* start SUPPLIED MATERIAL *
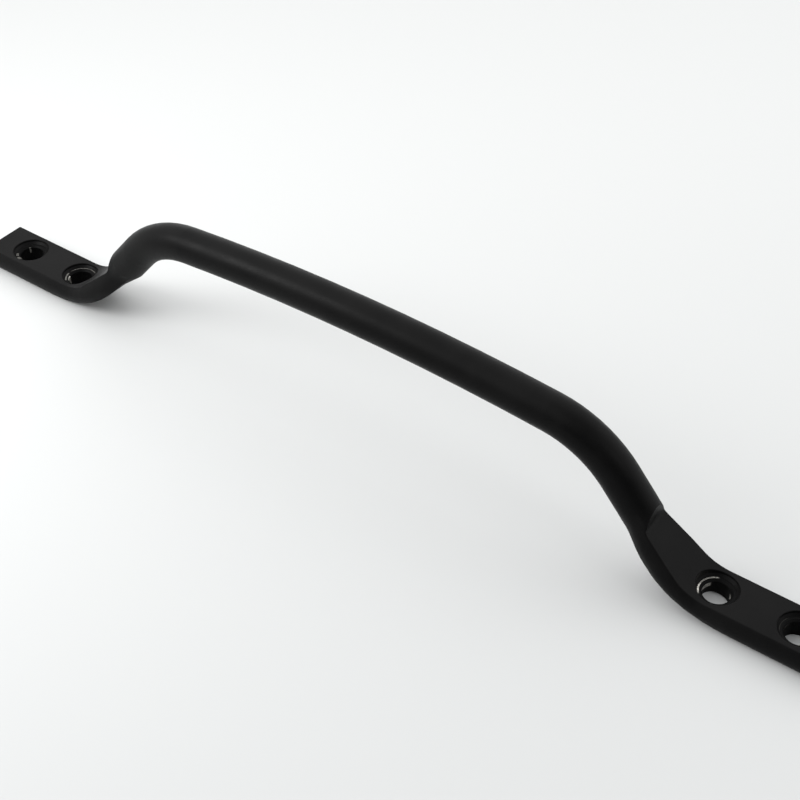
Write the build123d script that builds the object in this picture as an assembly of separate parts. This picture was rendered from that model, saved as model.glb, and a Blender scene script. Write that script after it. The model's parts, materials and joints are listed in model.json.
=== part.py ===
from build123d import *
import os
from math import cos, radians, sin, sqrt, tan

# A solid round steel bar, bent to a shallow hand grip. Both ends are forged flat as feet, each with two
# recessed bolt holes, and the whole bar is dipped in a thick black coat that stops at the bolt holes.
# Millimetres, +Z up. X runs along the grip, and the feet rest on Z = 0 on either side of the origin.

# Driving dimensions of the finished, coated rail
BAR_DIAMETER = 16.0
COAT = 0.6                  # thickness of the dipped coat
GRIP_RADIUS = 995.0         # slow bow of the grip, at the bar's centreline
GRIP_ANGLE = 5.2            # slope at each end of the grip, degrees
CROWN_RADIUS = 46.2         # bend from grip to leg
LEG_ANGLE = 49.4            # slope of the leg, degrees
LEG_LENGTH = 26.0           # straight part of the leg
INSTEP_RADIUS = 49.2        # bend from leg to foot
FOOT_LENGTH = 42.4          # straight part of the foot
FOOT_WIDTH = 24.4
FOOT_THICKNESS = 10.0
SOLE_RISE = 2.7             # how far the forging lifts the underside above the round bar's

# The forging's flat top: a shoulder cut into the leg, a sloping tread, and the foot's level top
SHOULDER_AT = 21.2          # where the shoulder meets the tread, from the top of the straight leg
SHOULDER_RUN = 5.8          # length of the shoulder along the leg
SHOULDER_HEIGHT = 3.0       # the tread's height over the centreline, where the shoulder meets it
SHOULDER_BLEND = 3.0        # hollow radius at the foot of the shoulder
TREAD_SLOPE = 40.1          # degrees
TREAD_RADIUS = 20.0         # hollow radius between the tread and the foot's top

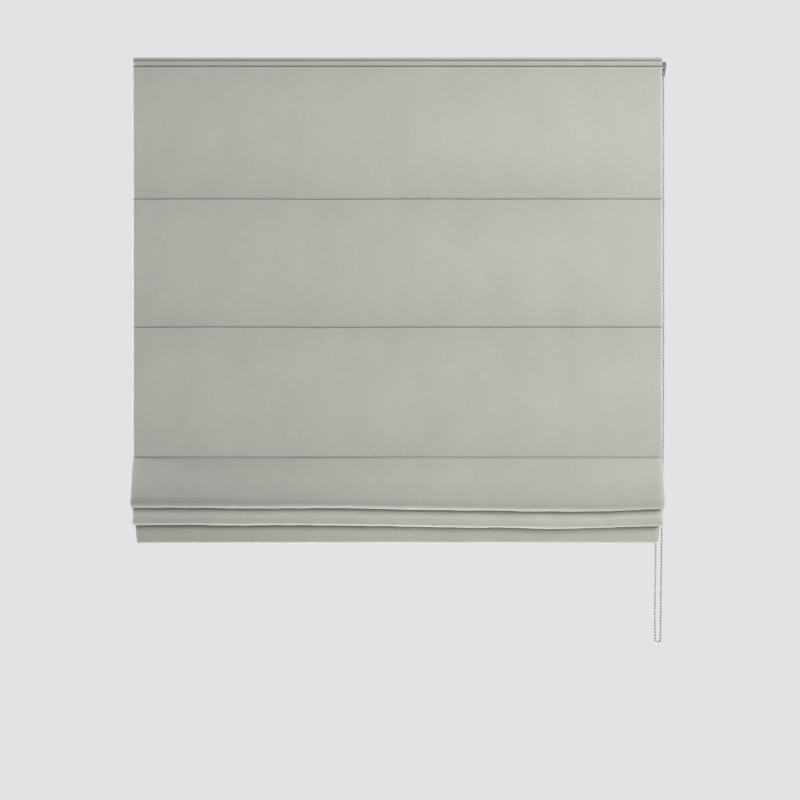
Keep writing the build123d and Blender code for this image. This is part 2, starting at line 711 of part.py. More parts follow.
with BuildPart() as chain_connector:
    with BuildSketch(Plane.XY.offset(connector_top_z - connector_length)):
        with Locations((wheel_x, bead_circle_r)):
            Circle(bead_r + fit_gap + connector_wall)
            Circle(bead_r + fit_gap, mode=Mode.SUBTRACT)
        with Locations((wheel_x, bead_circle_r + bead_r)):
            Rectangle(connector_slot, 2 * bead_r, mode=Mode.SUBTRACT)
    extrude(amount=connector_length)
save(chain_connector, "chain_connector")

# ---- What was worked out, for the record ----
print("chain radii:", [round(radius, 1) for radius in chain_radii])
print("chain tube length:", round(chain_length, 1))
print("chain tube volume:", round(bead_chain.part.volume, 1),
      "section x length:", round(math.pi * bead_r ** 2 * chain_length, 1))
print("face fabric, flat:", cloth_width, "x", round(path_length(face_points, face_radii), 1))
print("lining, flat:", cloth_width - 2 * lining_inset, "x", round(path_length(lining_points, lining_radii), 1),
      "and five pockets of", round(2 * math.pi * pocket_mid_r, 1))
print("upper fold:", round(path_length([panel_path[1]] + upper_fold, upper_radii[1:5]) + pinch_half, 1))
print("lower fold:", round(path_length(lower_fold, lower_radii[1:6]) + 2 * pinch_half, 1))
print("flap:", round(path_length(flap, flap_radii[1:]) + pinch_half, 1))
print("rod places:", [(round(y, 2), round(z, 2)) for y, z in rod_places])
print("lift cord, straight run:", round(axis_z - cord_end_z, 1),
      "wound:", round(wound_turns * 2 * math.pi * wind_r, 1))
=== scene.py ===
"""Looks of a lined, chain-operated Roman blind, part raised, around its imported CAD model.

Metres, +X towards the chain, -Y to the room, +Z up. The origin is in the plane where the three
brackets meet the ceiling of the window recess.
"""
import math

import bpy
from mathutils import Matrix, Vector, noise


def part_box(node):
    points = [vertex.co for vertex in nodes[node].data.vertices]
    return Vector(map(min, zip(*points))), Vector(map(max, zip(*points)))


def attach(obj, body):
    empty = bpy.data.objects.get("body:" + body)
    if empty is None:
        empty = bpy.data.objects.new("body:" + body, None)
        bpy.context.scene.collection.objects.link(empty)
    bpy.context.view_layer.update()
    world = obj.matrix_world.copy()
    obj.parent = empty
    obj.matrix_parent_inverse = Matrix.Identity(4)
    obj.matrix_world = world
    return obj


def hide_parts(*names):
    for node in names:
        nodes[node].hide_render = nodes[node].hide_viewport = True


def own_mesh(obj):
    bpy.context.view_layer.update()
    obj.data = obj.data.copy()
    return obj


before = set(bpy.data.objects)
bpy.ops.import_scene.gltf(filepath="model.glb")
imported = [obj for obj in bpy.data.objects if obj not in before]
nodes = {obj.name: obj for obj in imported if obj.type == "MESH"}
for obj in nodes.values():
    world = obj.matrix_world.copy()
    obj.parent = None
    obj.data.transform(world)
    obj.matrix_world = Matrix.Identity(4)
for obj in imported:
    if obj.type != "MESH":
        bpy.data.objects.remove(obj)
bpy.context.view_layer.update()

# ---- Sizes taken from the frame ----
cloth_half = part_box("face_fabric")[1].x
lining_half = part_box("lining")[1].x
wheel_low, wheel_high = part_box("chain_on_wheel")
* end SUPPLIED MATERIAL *
-- YOUR INSTRUCTIONS --
As listed above, the lines from the line with "z in rod_places])" to the line with "imported = [obj" are to be echoed exactly, with both ends included and nothing added.

-- ANSWER TO THIS PROBLEM --
print("rod places:", [(round(y, 2), round(z, 2)) for y, z in rod_places])
print("lift cord, straight run:", round(axis_z - cord_end_z, 1),
      "wound:", round(wound_turns * 2 * math.pi * wind_r, 1))
=== scene.py ===
"""Looks of a lined, chain-operated Roman blind, part raised, around its imported CAD model.

Metres, +X towards the chain, -Y to the room, +Z up. The origin is in the plane where the three
brackets meet the ceiling of the window recess.
"""
import math

import bpy
from mathutils import Matrix, Vector, noise


def part_box(node):
    points = [vertex.co for vertex in nodes[node].data.vertices]
    return Vector(map(min, zip(*points))), Vector(map(max, zip(*points)))


def attach(obj, body):
    empty = bpy.data.objects.get("body:" + body)
    if empty is None:
        empty = bpy.data.objects.new("body:" + body, None)
        bpy.context.scene.collection.objects.link(empty)
    bpy.context.view_layer.update()
    world = obj.matrix_world.copy()
    obj.parent = empty
    obj.matrix_parent_inverse = Matrix.Identity(4)
    obj.matrix_world = world
    return obj


def hide_parts(*names):
    for node in names:
        nodes[node].hide_render = nodes[node].hide_viewport = True


def own_mesh(obj):
    bpy.context.view_layer.update()
    obj.data = obj.data.copy()
    return obj


before = set(bpy.data.objects)
bpy.ops.import_scene.gltf(filepath="model.glb")
imported = [obj for obj in bpy.data.objects if obj not in before]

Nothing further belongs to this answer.